:: Given records ::
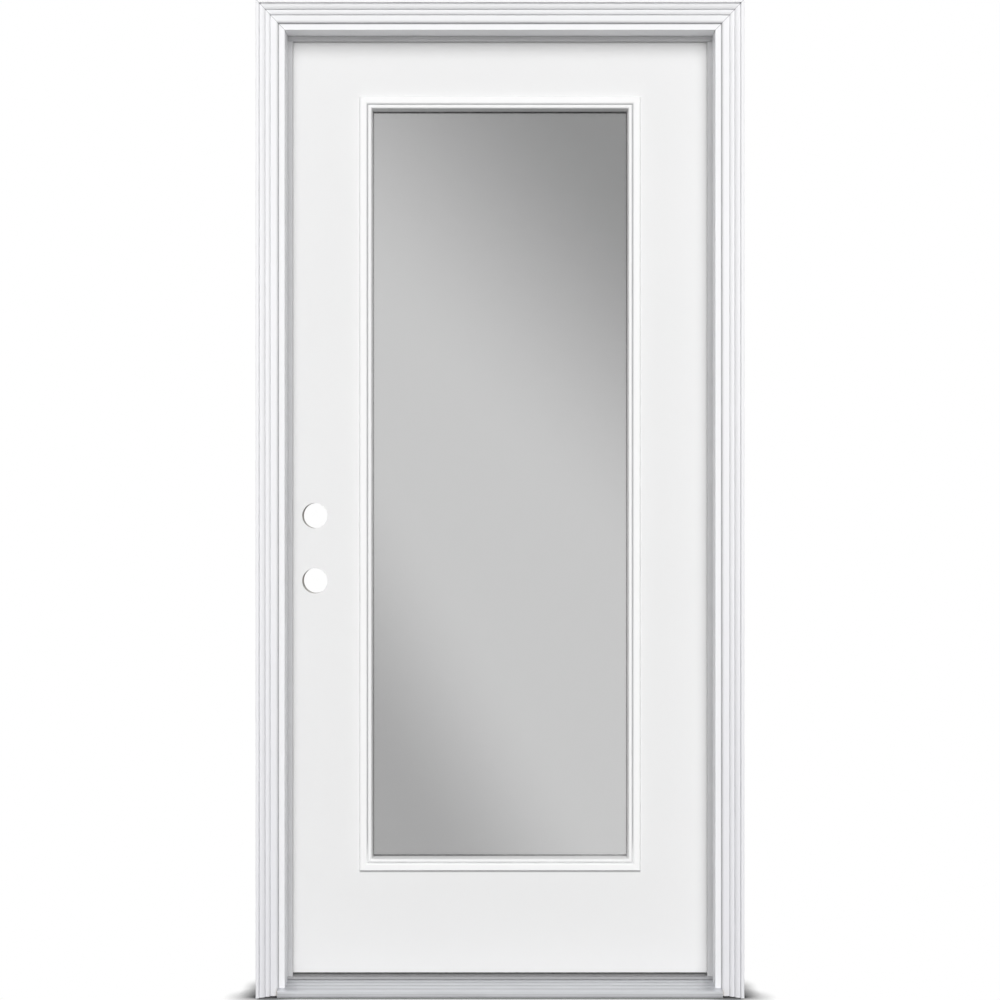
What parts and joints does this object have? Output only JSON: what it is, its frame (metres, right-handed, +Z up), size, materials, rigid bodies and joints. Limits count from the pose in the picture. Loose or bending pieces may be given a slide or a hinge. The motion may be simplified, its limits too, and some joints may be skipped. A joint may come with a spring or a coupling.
{
  "type": "steel front door",
  "caption": "Inswing steel entry door with a full-height glass light, hung in a white rabbeted frame with brickmould and an aluminium sill.",
  "frame": {"origin": "mid-width on the sill's underside, in the plane of the jambs' outside edges", "axes": "+X to the right seen from outside, +Y into the house, +Z up"},
  "size_m": [1.0244, 0.1612, 2.0941],
  "materials": {
    "frame_wood": "factory primed white, satin",
    "sill_wood": "bare treated softwood",
    "sill_aluminium": "mill finish, lightly ribbed",
    "sill_cap": "grey composite",
    "weatherstrip": "grey foam in a smooth skin",
    "door_steel": "baked white primer, satin",
    "leaf_wood": "bare softwood",
    "foam": "rigid insulating foam",
    "lite_frame": "white moulded, satin",
    "glass": "clear, reads grey",
    "spacer": "mill finish",
    "sweep": "black vinyl",
    "hinge_steel": "satin nickel plate"
  },
  "bodies": {
    "frame": {"jamb_latch": "frame_wood", "jamb_hinge": "frame_wood", "jamb_head": "frame_wood", "brickmould_left": "frame_wood", "brickmould_right": "frame_wood", "brickmould_head": "frame_wood", "sill_base": "sill_wood", "sill_deck": "sill_aluminium", "sill_cap": "sill_cap", "weatherstrip_left": "weatherstrip", "weatherstrip_right": "weatherstrip", "weatherstrip_head": "weatherstrip", "frame_leaf_top": "hinge_steel", "hinge_pin_top": "hinge_steel", "frame_leaf_middle": "hinge_steel", "hinge_pin_middle": "hinge_steel", "frame_leaf_bottom": "hinge_steel", "hinge_pin_bottom": "hinge_steel"},
    "door": {"skin_outside": "door_steel", "skin_inside": "door_steel", "stile_latch": "leaf_wood", "stile_hinge": "leaf_wood", "rail_top": "leaf_wood", "rail_bottom": "leaf_wood", "lock_block": "leaf_wood", "foam_top": "foam", "foam_bottom": "foam", "foam_hinge_side": "foam", "foam_latch_upper": "foam", "foam_latch_lower": "foam", "lite_frame_outside": "lite_frame", "lite_frame_inside": "lite_frame", "glass_outside": "glass", "glass_inside": "glass", "glass_spacer": "spacer", "door_sweep": "sweep", "door_leaf_top": "hinge_steel", "door_leaf_middle": "hinge_steel", "door_leaf_bottom": "hinge_steel"}
  },
  "joints": [
    {"name": "door_hinge", "type": "hinge", "parent": "frame", "child": "door", "pos_m": [0.4597, 0.1229, 1], "axis": [0, 0, -1], "range_deg": [0, 170]}
  ]
}
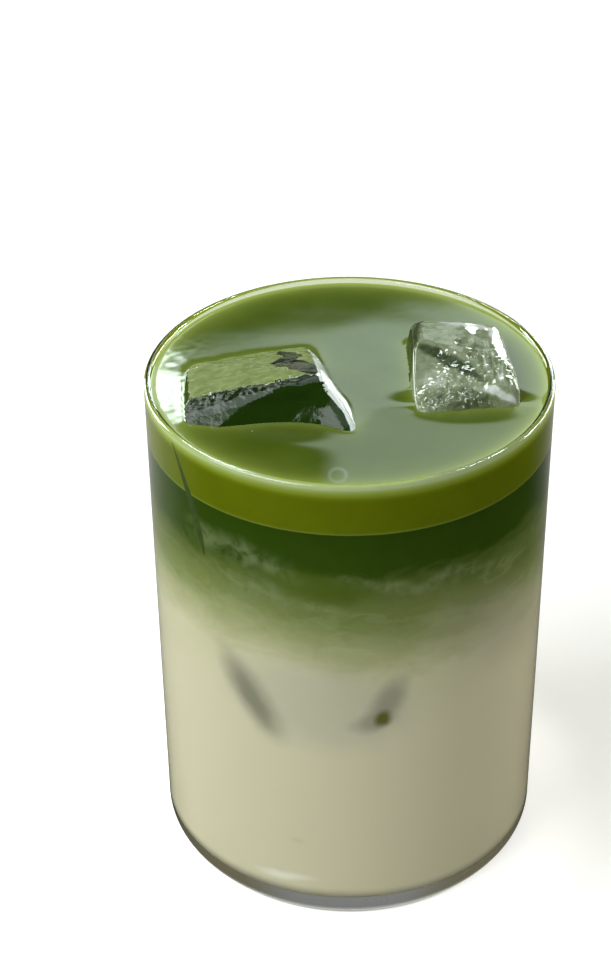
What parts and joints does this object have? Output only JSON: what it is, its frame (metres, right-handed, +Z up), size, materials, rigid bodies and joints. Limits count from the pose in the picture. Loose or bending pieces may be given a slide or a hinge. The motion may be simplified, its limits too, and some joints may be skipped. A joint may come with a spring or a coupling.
{
  "type": "iced matcha",
  "caption": "Iced matcha latte in a straight-sided clear tumbler: milk below, dark matcha, a pale green layer under the brim, ice standing out of the top.",
  "frame": {"origin": "centre of the tumbler's flat foot, on the surface it stands on", "axes": "+Z up along the tumbler's axis; -Y is the side that the picture shows"},
  "size_m": [0.08, 0.08, 0.1147],
  "materials": {
    "glass": "clear polished tumbler glass",
    "milk": "opaque cream milk, wet",
    "matcha": "dark green tea, clouded towards the milk",
    "matcha_pale": "smooth opaque lime green tea with a wet surface",
    "ice": "clear wet ice with melted edges"
  },
  "bodies": {
    "root": {"glass": "glass", "milk": "milk", "matcha": "matcha", "matcha_pale": "matcha_pale", "ice_left": "ice", "ice_right": "ice"}
  },
  "joints": []
}
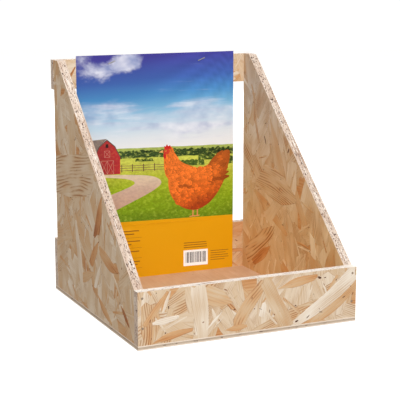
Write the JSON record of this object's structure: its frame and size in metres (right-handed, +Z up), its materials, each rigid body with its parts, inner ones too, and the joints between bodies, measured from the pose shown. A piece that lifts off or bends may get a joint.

:: What is required ::
Repeat the data exactly. Leave nothing out.

:: Answer below ::
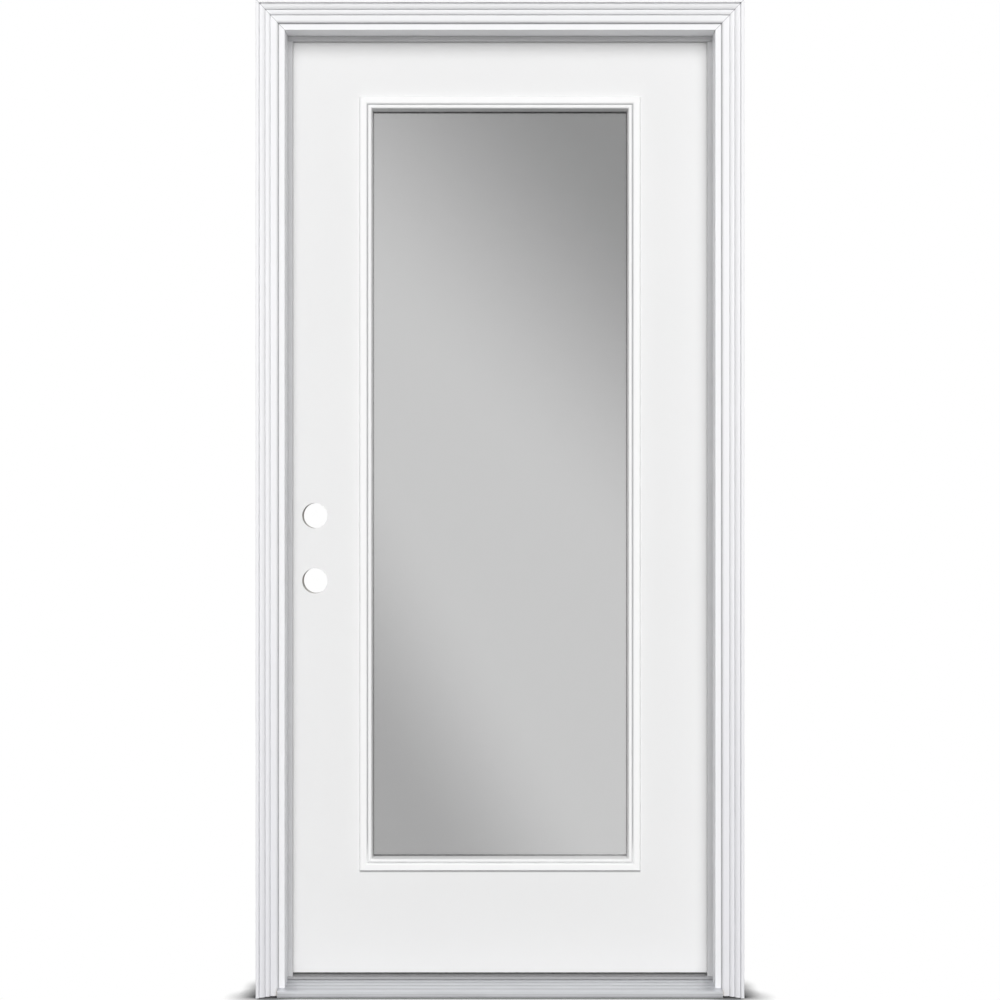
What parts and joints does this object have? Output only JSON: what it is, its frame (metres, right-handed, +Z up), size, materials, rigid bodies and joints. Limits count from the pose in the picture. Loose or bending pieces may be given a slide or a hinge. The motion may be simplified, its limits too, and some joints may be skipped. A joint may come with a spring or a coupling.
{
  "type": "steel front door",
  "caption": "Inswing steel entry door with a full-height glass light, hung in a white rabbeted frame with brickmould and an aluminium sill.",
  "frame": {"origin": "mid-width on the sill's underside, in the plane of the jambs' outside edges", "axes": "+X to the right seen from outside, +Y into the house, +Z up"},
  "size_m": [1.0244, 0.1612, 2.0941],
  "materials": {
    "frame_wood": "factory primed white, satin",
    "sill_wood": "bare treated softwood",
    "sill_aluminium": "mill finish, lightly ribbed",
    "sill_cap": "grey composite",
    "weatherstrip": "grey foam in a smooth skin",
    "door_steel": "baked white primer, satin",
    "leaf_wood": "bare softwood",
    "foam": "rigid insulating foam",
    "lite_frame": "white moulded, satin",
    "glass": "clear, reads grey",
    "spacer": "mill finish",
    "sweep": "black vinyl",
    "hinge_steel": "satin nickel plate"
  },
  "bodies": {
    "frame": {"jamb_latch": "frame_wood", "jamb_hinge": "frame_wood", "jamb_head": "frame_wood", "brickmould_left": "frame_wood", "brickmould_right": "frame_wood", "brickmould_head": "frame_wood", "sill_base": "sill_wood", "sill_deck": "sill_aluminium", "sill_cap": "sill_cap", "weatherstrip_left": "weatherstrip", "weatherstrip_right": "weatherstrip", "weatherstrip_head": "weatherstrip", "frame_leaf_top": "hinge_steel", "hinge_pin_top": "hinge_steel", "frame_leaf_middle": "hinge_steel", "hinge_pin_middle": "hinge_steel", "frame_leaf_bottom": "hinge_steel", "hinge_pin_bottom": "hinge_steel"},
    "door": {"skin_outside": "door_steel", "skin_inside": "door_steel", "stile_latch": "leaf_wood", "stile_hinge": "leaf_wood", "rail_top": "leaf_wood", "rail_bottom": "leaf_wood", "lock_block": "leaf_wood", "foam_top": "foam", "foam_bottom": "foam", "foam_hinge_side": "foam", "foam_latch_upper": "foam", "foam_latch_lower": "foam", "lite_frame_outside": "lite_frame", "lite_frame_inside": "lite_frame", "glass_outside": "glass", "glass_inside": "glass", "glass_spacer": "spacer", "door_sweep": "sweep", "door_leaf_top": "hinge_steel", "door_leaf_middle": "hinge_steel", "door_leaf_bottom": "hinge_steel"}
  },
  "joints": [
    {"name": "door_hinge", "type": "hinge", "parent": "frame", "child": "door", "pos_m": [0.4597, 0.1229, 1], "axis": [0, 0, -1], "range_deg": [0, 170]}
  ]
}
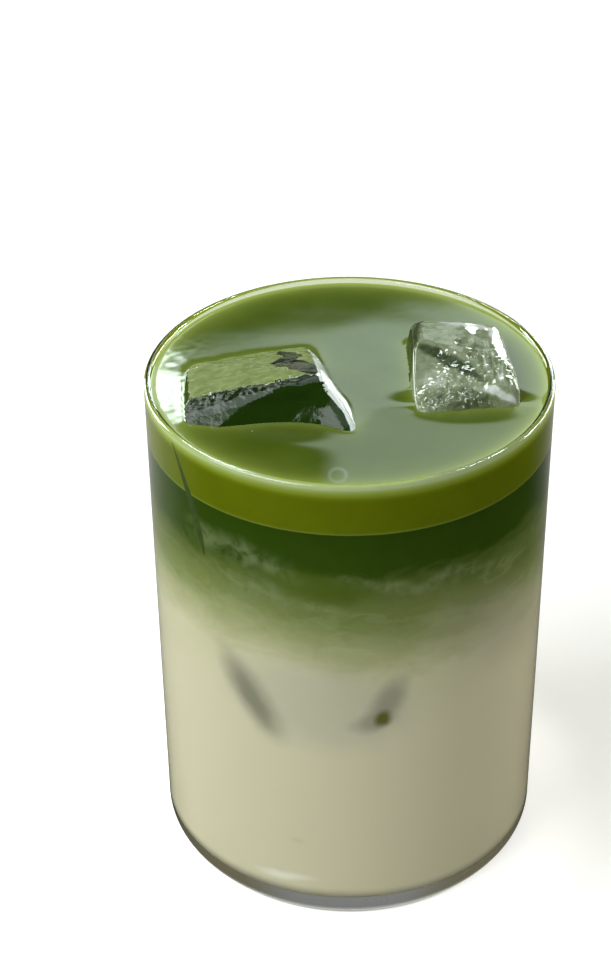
What parts and joints does this object have? Output only JSON: what it is, its frame (metres, right-handed, +Z up), size, materials, rigid bodies and joints. Limits count from the pose in the picture. Loose or bending pieces may be given a slide or a hinge. The motion may be simplified, its limits too, and some joints may be skipped. A joint may come with a spring or a coupling.
{
  "type": "iced matcha",
  "caption": "Iced matcha latte in a straight-sided clear tumbler: milk below, dark matcha, a pale green layer under the brim, ice standing out of the top.",
  "frame": {"origin": "centre of the tumbler's flat foot, on the surface it stands on", "axes": "+Z up along the tumbler's axis; -Y is the side that the picture shows"},
  "size_m": [0.08, 0.08, 0.1147],
  "materials": {
    "glass": "clear polished tumbler glass",
    "milk": "opaque cream milk, wet",
    "matcha": "dark green tea, clouded towards the milk",
    "matcha_pale": "smooth opaque lime green tea with a wet surface",
    "ice": "clear wet ice with melted edges"
  },
  "bodies": {
    "root": {"glass": "glass", "milk": "milk", "matcha": "matcha", "matcha_pale": "matcha_pale", "ice_left": "ice", "ice_right": "ice"}
  },
  "joints": []
}
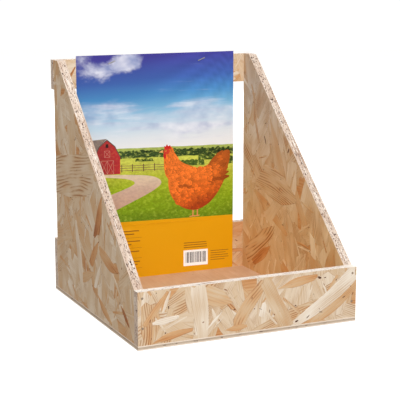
Write the JSON record of this object's structure: its frame and size in metres (right-handed, +Z up), its materials, each rigid body with its parts, inner ones too, and the joints between bodies, measured from the pose shown. A piece that lifts off or bends may get a joint.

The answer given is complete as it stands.